:: Given information

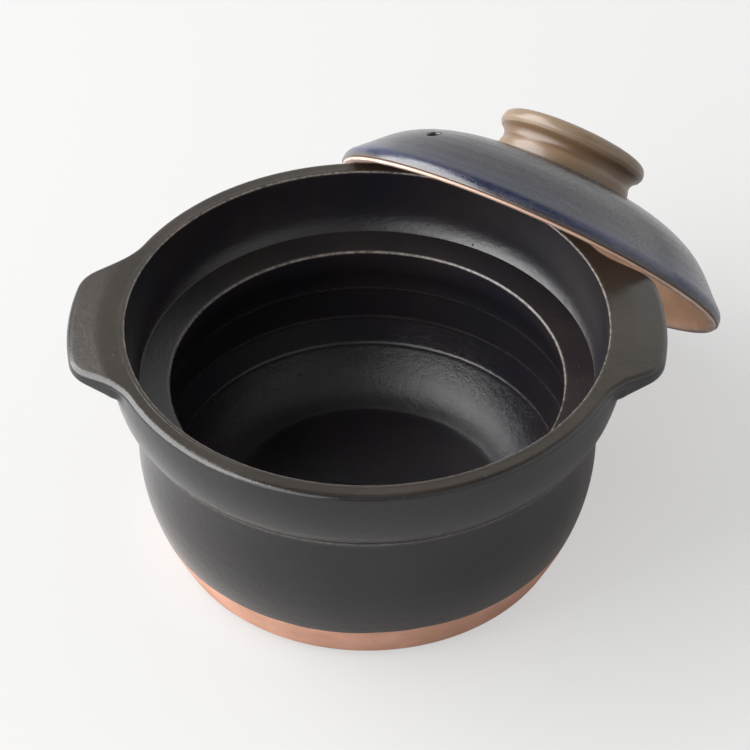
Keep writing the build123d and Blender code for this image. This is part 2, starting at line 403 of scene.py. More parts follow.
def ripples(along, angle, period, seed, count=7, slow=3):
    """Ridges that run round a turned surface: a sum of waves along its section that drift with the angle."""
    draw = np.random.default_rng(seed)
    total = np.zeros(np.broadcast(along, angle).shape)
    for _ in range(count):
        wave = 2 * pi / (period * draw.uniform(0.6, 1.8))
        drift = draw.integers(1, slow + 1)
        total += np.sin(
            along * wave
            + draw.uniform(0, 2 * pi)
            + draw.uniform(0.2, 0.9) * np.sin(angle * drift + draw.uniform(0, 2 * pi))
        )
    return total / sqrt(count)


# Pot: turned section, with the collar drawn out into two ears


def collar_radius(height):
    """Outer radius of the collar: upright at the rim, then on a circle to the skirt."""
    drop = pot_height - rim_band - skirt_height
    inset = rim_radius - skirt_radius
    circle = (drop**2 + inset**2) / (2 * inset)
    below = np.clip(pot_height - rim_band - height, 0, drop)
    return rim_radius - circle + np.sqrt(circle**2 - below**2)


def inner_section():
    """From the middle of the floor up the wall of the bowl, over the ledge to the top of the rim."""
    top, middle, low = ring_heights
    cove = [
        (
            floor_flat_radius + across * (low_ring_radius - floor_flat_radius),
            floor_thickness + up * (low - floor_thickness),
        )
        for across, up in cove_shares
    ]
    floor = line((0, floor_thickness), (floor_flat_radius, floor_thickness), step=3)
    rise = curve(
        [(floor_flat_radius, floor_thickness), *reversed(cove), (low_ring_radius, low)],
        cove_start,
        cove_end,
        step=0.7,
    )
    wall = chain(
        scallop((low_ring_radius, low), (bowl_radius, middle), ring_scallops[1]),
        scallop((bowl_radius, middle), (bowl_radius, top), ring_scallops[0]),
    )
    undercut = (ledge_lip_radius + lip_undercut, ledge_height - lip_depth)
    throat = curve([(bowl_radius, top), undercut], (0, 1), (-lip_undercut, lip_depth), step=0.5)
    lip = line(undercut, (ledge_lip_radius, ledge_height), step=1)
    ledge = line((ledge_lip_radius, ledge_height), (ledge_outer_radius, ledge_height + ledge_rise), step=1)
    wall_up = curve(
        [(ledge_outer_radius, ledge_height + ledge_rise), (mouth_radius, pot_height)],
        collar_foot_slope,
        (0, 1),
    )
    top_flat = line((mouth_radius, pot_height), (mouth_radius + rim_inner_rounding * 2, pot_height), step=1)
    return chain(
        floor, rise, wall, throat, lip, ledge_lip_rounding, ledge, ledge_corner_rounding, wall_up,
        rim_inner_rounding, top_flat,
    )


def scallop(start, end, depth):
    """A stretch of wall between two throwing rings, hollowed a little."""
    start, end = np.array(start, float), np.array(end, float)
    along = (end - start) / np.hypot(*(end - start))
    middle = (start + end) / 2 + np.array([along[1], -along[0]]) * depth
    return arc(start, middle, end, count=scallop_count)


def ear_plan():
    """Angle and radius of the outline of a pot with its ear, from the middle of the ear to a quarter turn."""
    tip_end = np.arcsin(ear_tip_half_width / ear_radius)
    root = np.arcsin(ear_root_half_width / rim_radius)
    tip = np.array([(ear_radius * cos(a), ear_radius * sin(a)) for a in np.linspace(0, tip_end, 60)])
    side = line(tuple(tip[-1]), (rim_radius * cos(root), rim_radius * sin(root)), step=0.4)
    rim = np.array([(rim_radius * cos(a), rim_radius * sin(a)) for a in np.linspace(root, pi / 2, 200)])
    plan = chain(tip, ear_corner_rounding, side, ear_flare_rounding, rim, count=40)
    return np.arctan2(plan[:, 1], plan[:, 0]), np.hypot(*plan.T)


def ear_top(radius):
    """Height of the top of the rim and the ears."""
    level = rim_radius + ear_level_run
    slope = ear_drop / (ear_radius - level)
    half = ear_top_rounding * slope / 2
    beyond = radius - (level - half)
    curved = np.clip(beyond, 0, 2 * half)
    return pot_height - slope * curved**2 / (4 * half) - slope * np.clip(beyond - 2 * half, 0, None)


def ear_under(radius):
    """Height of the underside of the ears."""
    share = (radius - rim_radius) / (ear_radius - rim_radius)
    low = pot_height - ear_root_thickness
    return low + share * (pot_height - ear_drop - ear_tip_thickness - low)


def edge_section(reach, stretch):
    """The rim at one angle, from its flat top round the outer edge and back to the collar's wall.

    reach is the radius of the outline there, and stretch how slantingly the section crosses it."""
    tops, rounds, bands, unders, flats, coves, walls = edge_counts
    start = mouth_radius + rim_inner_rounding * 2
    rounding = rim_outer_rounding * stretch
    drawn = smooth(0, ear_blend, reach - rim_radius)
    r = np.linspace(start, reach - rounding, tops + 1)[1:]
    top = np.stack([r, ear_top(r)], axis=1)
    a = np.linspace(0, pi / 2, rounds + 1)[1:]
    r = reach - rounding * (1 - np.sin(a))
    outer = np.stack([r, ear_top(r) - rim_outer_rounding * (1 - np.cos(a))], axis=1)
    under = ear_under(reach)
    under_rounding = ear_under_rounding * drawn
    z = np.linspace(outer[-1, 1], under + under_rounding, bands + 1)[1:]
    band = np.stack([reach - (rim_radius - collar_radius(z)), z], axis=1)
    a = np.linspace(0, pi / 2, unders + 1)[1:]
    r = band[-1, 0] - under_rounding * stretch * (1 - np.cos(a))
    low_edge = np.stack([r, under + under_rounding * (1 - np.sin(a))], axis=1)
    root = np.array([rim_radius, ear_under(rim_radius)])
    inward = np.array([rim_radius - ear_radius, ear_under(rim_radius) - ear_under(ear_radius)])
    inward /= np.hypot(*inward)
    down = np.array([-ear_root_lean, ear_root_thickness - ear_root_height])
    down /= np.hypot(*down)
    turn = np.arccos(inward @ down)
    cut = min(ear_cove_rounding * tan(turn / 2), ear_cove_share * max(0.0, r[-1] - rim_radius))
    r = np.linspace(r[-1], (root - inward * cut)[0], flats + 1)[1:]
    flat = np.stack([r, ear_under(r)], axis=1)
    hollow = bend(root - inward * cut, root, root + down * cut, turn, coves)
    z = np.linspace(hollow[-1, 1], join_height, walls + 1)[1:]
    leaning = rim_radius + (z - root[1]) * ear_root_lean / (ear_root_height - ear_root_thickness)
    share = smooth(join_height, hollow[-1, 1], z)
    wall = np.stack([collar_radius(z) + (leaning - collar_radius(z)) * share, z], axis=1)
    eared = np.vstack([band, low_edge, flat, hollow, wall])
    z = np.linspace(outer[-1, 1], join_height, len(eared) + 1)[1:]
    plain = np.stack([collar_radius(z), z], axis=1)
    return np.vstack([top, outer, plain + (eared - plain) * drawn])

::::

- [Problem details]
Everything from the first line above up to and including the line that contains "return rim_radius - circle" should be printed exactly; please print only that.

- [Answer to the task]
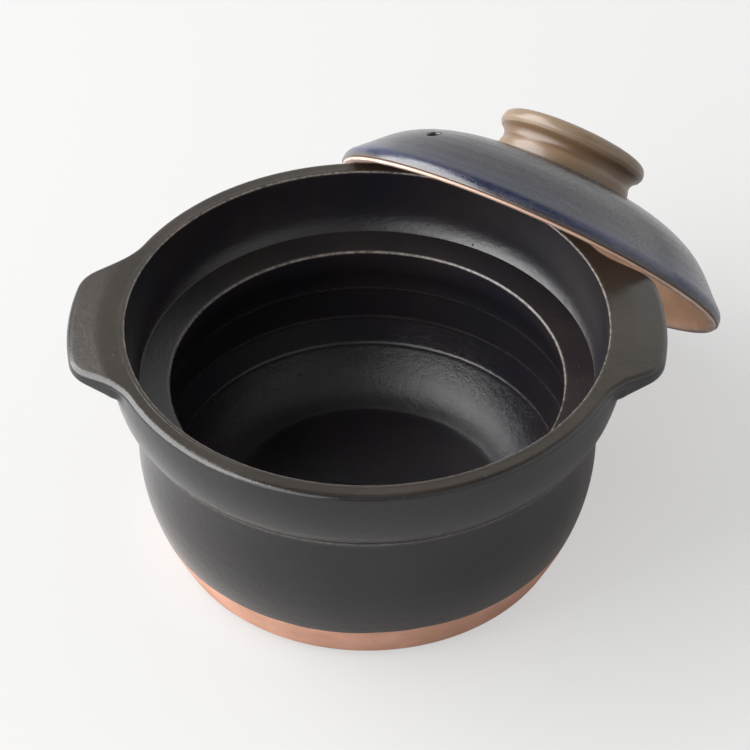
Keep writing the build123d and Blender code for this image. This is part 2, starting at line 403 of scene.py. More parts follow.
def ripples(along, angle, period, seed, count=7, slow=3):
    """Ridges that run round a turned surface: a sum of waves along its section that drift with the angle."""
    draw = np.random.default_rng(seed)
    total = np.zeros(np.broadcast(along, angle).shape)
    for _ in range(count):
        wave = 2 * pi / (period * draw.uniform(0.6, 1.8))
        drift = draw.integers(1, slow + 1)
        total += np.sin(
            along * wave
            + draw.uniform(0, 2 * pi)
            + draw.uniform(0.2, 0.9) * np.sin(angle * drift + draw.uniform(0, 2 * pi))
        )
    return total / sqrt(count)


# Pot: turned section, with the collar drawn out into two ears


def collar_radius(height):
    """Outer radius of the collar: upright at the rim, then on a circle to the skirt."""
    drop = pot_height - rim_band - skirt_height
    inset = rim_radius - skirt_radius
    circle = (drop**2 + inset**2) / (2 * inset)
    below = np.clip(pot_height - rim_band - height, 0, drop)
    return rim_radius - circle + np.sqrt(circle**2 - below**2)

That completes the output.